#### MATERIALS PROVIDED
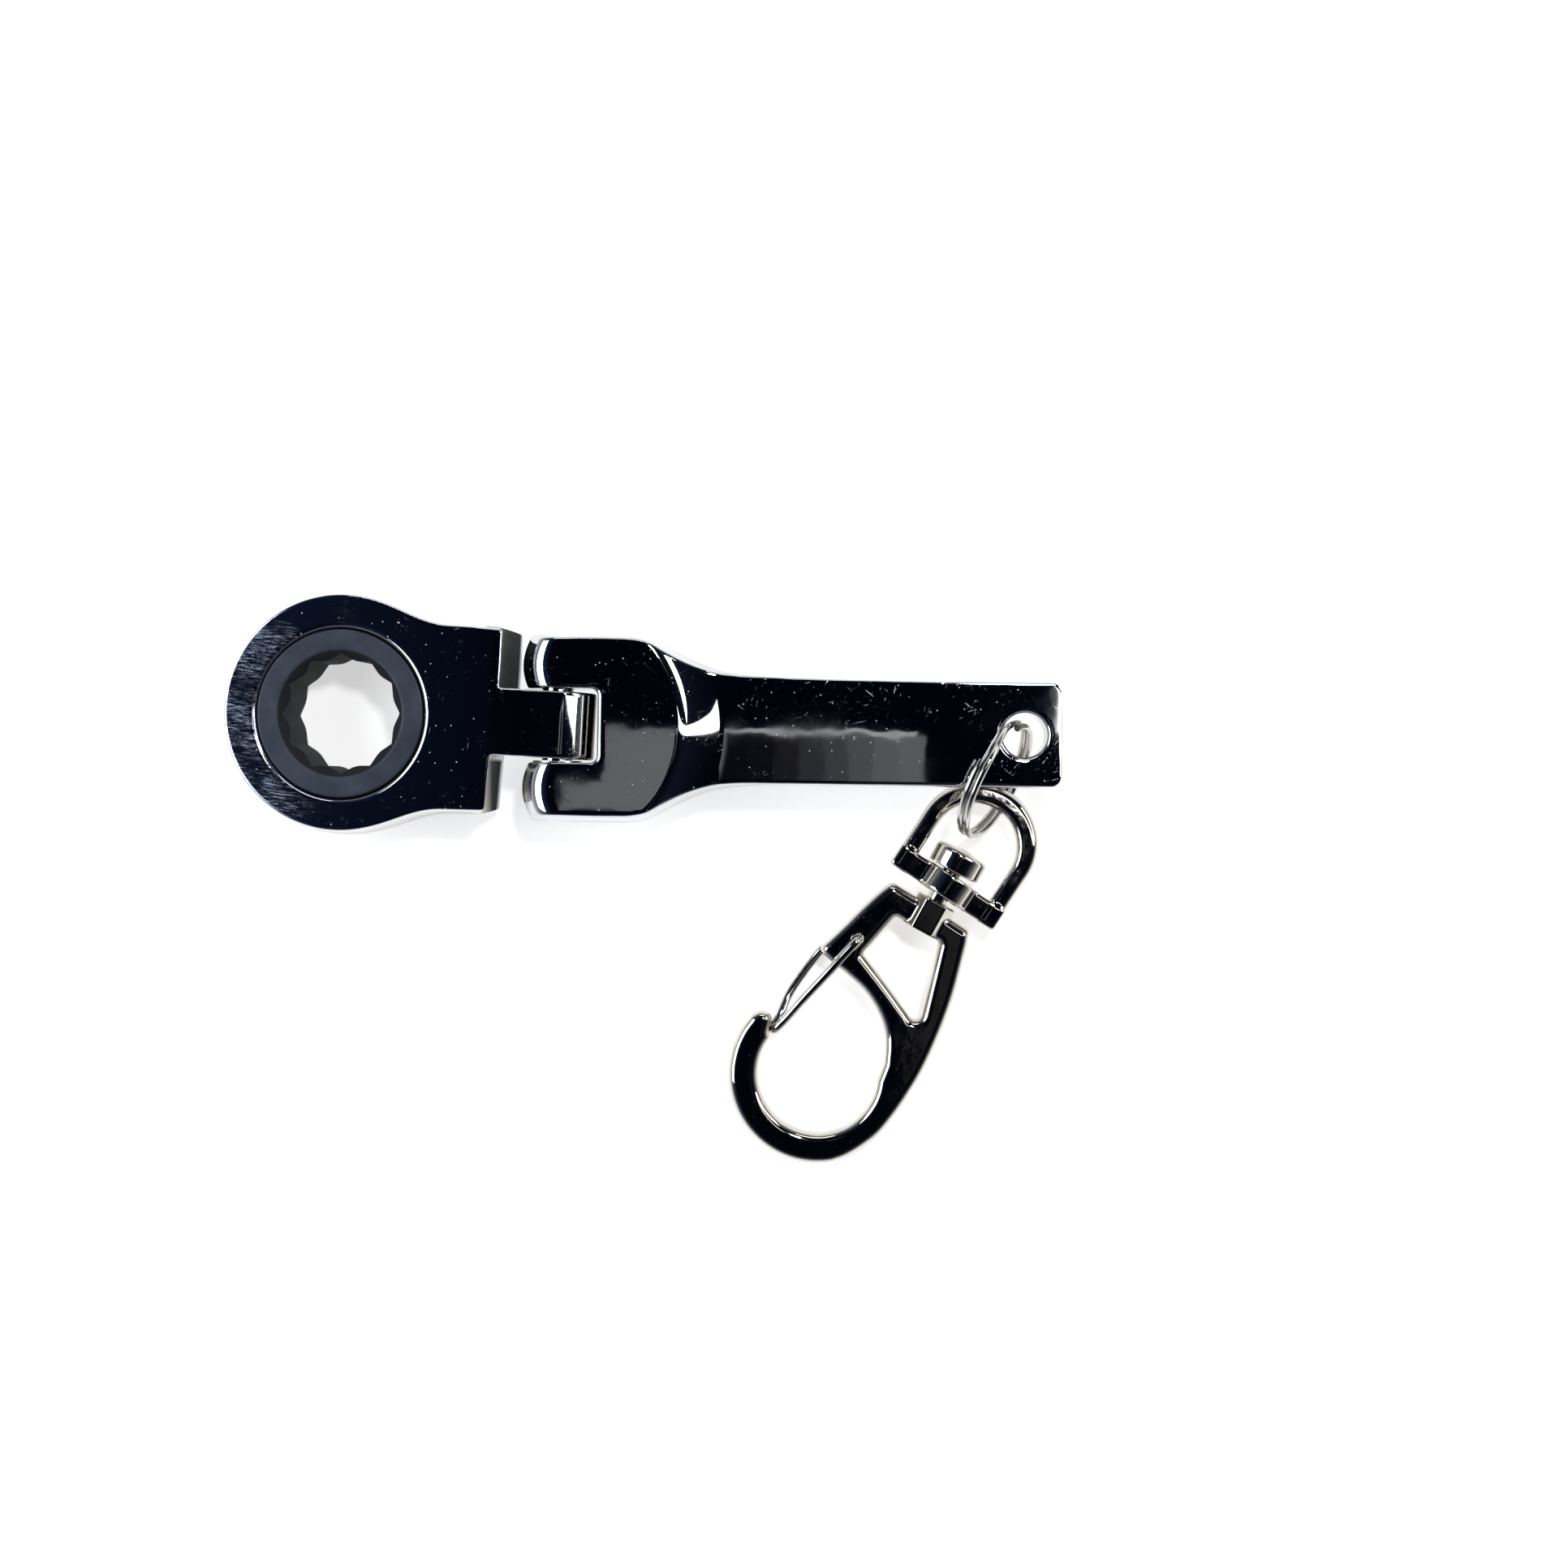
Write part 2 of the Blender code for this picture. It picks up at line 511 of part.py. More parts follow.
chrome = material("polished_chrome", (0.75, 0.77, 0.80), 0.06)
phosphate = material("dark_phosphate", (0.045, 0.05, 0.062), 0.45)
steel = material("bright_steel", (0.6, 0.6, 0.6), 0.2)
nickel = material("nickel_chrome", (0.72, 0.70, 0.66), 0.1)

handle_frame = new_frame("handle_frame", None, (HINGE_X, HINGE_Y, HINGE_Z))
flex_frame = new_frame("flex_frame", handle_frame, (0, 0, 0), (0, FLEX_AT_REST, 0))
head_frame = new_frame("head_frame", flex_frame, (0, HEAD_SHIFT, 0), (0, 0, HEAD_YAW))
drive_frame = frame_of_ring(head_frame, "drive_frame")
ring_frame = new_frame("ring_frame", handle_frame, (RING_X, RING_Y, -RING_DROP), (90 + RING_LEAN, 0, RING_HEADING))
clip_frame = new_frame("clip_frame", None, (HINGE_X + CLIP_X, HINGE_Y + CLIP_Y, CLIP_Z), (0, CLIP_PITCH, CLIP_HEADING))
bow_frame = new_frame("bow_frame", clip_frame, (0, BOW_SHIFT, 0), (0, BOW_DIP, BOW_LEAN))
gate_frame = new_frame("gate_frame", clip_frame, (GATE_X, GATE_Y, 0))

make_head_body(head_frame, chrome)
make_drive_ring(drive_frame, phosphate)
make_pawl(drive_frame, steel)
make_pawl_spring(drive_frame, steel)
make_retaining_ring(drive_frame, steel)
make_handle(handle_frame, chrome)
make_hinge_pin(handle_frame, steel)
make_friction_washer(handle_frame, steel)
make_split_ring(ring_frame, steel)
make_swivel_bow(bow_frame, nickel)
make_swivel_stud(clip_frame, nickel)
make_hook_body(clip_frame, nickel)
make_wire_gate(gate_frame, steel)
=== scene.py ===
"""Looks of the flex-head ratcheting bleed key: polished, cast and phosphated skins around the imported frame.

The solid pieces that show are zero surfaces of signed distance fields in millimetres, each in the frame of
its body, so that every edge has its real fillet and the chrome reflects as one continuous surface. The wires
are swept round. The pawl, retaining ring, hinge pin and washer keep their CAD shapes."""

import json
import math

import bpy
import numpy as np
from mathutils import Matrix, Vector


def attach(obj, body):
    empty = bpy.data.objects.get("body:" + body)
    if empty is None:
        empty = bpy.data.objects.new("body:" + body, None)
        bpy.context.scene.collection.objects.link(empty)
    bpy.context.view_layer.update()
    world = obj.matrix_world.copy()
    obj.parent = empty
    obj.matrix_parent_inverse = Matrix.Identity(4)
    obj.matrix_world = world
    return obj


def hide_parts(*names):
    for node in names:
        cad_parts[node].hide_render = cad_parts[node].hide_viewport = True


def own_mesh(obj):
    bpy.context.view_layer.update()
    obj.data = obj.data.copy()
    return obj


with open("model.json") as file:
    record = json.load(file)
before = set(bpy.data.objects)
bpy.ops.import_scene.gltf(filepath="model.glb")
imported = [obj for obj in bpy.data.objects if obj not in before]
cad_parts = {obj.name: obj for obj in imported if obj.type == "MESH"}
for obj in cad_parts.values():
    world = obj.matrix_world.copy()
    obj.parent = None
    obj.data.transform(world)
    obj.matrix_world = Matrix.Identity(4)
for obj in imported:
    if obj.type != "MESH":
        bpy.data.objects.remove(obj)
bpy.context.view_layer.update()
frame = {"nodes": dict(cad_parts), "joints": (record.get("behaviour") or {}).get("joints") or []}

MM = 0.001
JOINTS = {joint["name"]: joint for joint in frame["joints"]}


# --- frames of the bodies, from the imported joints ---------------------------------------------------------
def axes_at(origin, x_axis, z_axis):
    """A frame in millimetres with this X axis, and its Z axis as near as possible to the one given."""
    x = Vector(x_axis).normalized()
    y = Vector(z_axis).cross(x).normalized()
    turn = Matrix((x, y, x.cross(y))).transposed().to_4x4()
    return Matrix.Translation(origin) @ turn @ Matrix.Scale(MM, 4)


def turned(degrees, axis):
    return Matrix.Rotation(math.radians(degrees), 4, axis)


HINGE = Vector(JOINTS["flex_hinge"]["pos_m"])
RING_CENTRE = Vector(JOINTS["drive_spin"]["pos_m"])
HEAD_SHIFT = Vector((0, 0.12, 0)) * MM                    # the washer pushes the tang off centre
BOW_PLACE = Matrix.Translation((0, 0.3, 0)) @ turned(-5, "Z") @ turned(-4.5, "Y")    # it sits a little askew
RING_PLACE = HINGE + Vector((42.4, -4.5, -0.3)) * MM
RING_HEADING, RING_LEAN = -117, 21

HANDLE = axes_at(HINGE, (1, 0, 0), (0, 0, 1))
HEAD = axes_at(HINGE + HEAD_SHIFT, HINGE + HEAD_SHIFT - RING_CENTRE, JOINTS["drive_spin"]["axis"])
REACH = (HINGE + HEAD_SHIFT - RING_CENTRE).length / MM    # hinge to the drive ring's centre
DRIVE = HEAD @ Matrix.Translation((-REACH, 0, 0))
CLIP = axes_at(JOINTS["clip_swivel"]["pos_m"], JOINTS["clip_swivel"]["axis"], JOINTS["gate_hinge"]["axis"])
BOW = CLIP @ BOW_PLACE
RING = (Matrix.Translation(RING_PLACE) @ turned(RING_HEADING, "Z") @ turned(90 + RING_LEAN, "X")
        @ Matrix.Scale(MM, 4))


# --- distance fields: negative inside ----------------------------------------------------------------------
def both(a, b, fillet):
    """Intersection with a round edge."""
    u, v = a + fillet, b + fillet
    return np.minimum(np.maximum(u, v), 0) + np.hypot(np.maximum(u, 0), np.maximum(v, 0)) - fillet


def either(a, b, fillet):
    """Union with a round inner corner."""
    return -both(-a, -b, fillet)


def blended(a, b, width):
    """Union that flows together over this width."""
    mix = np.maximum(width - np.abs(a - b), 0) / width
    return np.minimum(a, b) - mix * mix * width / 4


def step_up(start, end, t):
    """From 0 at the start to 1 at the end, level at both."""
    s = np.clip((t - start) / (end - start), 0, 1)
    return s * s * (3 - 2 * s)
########
#### MATERIALS PROVIDED
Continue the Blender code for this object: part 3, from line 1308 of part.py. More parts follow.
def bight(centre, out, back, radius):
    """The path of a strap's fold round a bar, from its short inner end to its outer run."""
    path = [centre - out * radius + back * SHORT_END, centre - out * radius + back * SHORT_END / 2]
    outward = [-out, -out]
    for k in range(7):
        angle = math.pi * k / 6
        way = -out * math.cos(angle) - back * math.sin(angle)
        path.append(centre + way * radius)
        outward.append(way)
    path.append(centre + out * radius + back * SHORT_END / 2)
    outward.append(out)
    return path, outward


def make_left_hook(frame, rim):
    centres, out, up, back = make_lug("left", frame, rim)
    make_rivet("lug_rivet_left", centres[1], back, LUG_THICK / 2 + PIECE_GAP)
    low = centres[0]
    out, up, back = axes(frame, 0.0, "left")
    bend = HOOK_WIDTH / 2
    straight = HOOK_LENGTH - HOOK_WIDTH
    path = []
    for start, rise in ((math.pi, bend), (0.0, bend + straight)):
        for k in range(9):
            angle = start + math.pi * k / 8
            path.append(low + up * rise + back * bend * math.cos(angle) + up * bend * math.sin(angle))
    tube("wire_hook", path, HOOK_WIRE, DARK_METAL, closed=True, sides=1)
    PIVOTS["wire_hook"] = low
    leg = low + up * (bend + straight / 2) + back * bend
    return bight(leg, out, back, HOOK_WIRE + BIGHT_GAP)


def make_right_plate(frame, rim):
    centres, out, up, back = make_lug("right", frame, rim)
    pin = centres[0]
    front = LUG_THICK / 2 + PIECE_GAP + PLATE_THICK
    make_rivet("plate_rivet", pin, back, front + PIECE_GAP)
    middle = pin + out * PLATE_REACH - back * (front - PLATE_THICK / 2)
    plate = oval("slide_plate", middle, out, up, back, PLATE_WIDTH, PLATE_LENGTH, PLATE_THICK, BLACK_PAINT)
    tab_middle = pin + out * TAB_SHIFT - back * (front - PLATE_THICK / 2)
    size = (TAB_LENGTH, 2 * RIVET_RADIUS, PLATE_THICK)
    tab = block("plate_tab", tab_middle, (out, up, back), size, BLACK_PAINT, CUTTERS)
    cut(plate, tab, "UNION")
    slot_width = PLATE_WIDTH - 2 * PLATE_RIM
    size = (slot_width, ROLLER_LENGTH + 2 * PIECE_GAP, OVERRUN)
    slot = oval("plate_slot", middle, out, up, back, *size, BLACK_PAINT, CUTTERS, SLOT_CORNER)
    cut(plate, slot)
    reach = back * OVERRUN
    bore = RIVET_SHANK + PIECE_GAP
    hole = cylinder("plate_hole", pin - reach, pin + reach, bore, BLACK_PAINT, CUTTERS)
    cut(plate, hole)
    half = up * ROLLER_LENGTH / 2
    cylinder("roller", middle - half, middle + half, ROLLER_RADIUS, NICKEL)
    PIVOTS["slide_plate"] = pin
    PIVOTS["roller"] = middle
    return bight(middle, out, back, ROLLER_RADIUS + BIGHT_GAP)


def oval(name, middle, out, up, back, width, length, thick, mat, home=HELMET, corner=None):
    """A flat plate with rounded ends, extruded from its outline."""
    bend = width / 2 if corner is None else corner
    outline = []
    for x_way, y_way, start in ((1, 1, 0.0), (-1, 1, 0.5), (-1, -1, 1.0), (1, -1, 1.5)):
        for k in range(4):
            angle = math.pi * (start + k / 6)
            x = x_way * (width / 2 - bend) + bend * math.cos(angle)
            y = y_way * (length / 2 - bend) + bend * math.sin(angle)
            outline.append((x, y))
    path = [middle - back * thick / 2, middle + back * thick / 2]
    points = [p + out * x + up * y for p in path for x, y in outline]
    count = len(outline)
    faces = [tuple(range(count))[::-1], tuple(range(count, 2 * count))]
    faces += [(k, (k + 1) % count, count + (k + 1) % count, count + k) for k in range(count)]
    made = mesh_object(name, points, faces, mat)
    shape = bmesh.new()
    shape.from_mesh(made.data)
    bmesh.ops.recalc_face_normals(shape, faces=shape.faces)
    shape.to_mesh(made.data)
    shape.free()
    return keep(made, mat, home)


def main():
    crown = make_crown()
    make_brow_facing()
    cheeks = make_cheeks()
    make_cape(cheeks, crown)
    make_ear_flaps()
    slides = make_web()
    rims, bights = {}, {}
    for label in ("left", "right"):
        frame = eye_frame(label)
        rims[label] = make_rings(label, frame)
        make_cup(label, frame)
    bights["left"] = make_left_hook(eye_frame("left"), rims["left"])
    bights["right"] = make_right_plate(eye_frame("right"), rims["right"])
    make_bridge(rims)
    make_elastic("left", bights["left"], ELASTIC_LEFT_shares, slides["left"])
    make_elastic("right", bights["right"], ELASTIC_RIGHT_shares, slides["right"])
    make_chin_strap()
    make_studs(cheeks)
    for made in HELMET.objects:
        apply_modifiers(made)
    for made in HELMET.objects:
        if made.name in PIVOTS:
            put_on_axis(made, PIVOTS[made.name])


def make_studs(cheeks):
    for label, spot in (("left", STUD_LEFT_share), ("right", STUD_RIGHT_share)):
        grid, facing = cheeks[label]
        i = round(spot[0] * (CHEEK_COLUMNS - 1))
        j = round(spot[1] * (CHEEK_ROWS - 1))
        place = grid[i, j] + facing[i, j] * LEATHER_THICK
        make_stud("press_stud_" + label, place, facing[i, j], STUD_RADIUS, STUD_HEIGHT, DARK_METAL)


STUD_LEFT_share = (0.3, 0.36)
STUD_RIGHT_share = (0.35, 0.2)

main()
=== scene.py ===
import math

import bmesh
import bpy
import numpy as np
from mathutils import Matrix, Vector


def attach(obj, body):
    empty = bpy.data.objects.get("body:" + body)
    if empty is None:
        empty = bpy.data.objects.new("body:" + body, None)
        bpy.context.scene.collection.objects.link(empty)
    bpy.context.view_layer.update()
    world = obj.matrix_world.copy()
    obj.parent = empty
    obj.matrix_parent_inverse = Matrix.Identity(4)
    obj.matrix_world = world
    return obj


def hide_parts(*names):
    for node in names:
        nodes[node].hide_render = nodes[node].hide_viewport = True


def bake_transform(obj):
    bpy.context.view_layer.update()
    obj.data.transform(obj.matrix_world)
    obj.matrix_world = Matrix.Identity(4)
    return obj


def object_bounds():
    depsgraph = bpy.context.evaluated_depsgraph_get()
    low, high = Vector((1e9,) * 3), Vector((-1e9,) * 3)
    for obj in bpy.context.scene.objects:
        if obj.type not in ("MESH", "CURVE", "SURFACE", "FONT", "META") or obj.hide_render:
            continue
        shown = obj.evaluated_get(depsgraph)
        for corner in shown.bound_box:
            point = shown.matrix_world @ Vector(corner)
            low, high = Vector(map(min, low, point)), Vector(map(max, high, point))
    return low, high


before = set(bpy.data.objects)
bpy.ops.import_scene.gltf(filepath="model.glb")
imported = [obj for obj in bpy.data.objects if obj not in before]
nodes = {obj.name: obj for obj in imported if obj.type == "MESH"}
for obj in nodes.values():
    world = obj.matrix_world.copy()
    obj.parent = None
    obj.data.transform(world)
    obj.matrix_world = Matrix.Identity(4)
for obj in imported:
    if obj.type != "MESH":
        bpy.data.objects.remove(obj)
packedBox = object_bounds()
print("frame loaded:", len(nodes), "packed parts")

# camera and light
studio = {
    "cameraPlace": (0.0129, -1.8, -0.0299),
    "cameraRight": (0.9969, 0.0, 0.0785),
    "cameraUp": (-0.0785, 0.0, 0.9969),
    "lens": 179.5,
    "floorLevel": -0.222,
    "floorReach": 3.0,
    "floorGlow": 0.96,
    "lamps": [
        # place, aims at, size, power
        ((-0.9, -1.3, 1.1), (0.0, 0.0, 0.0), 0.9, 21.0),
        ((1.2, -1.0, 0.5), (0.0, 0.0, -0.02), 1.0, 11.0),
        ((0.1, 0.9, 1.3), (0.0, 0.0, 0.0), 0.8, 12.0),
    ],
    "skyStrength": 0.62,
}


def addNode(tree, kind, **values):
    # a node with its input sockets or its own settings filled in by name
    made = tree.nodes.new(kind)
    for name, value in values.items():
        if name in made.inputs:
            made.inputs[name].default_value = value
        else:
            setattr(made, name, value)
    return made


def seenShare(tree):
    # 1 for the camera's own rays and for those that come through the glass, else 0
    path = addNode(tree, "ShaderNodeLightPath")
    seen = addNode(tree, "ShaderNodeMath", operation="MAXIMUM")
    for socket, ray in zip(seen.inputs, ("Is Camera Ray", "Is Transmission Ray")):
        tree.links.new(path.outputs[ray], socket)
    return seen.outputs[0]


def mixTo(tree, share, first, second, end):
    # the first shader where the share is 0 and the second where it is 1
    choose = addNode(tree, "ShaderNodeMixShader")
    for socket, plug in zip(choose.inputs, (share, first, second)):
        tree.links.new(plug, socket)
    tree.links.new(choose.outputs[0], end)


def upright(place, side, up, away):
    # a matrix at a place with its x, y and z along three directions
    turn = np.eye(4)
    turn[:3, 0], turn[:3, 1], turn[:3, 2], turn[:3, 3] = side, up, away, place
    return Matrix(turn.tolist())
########
EXERCISE DESCRIPTION ▸ Quote word for word the lines from the line holding "Write part 2" through the line holding "0.70, 0.66), 0.1)"; include both of those lines and add nothing.

ANSWER FOR THE TASK ▸
Write part 2 of the Blender code for this picture. It picks up at line 511 of part.py. More parts follow.
chrome = material("polished_chrome", (0.75, 0.77, 0.80), 0.06)
phosphate = material("dark_phosphate", (0.045, 0.05, 0.062), 0.45)
steel = material("bright_steel", (0.6, 0.6, 0.6), 0.2)
nickel = material("nickel_chrome", (0.72, 0.70, 0.66), 0.1)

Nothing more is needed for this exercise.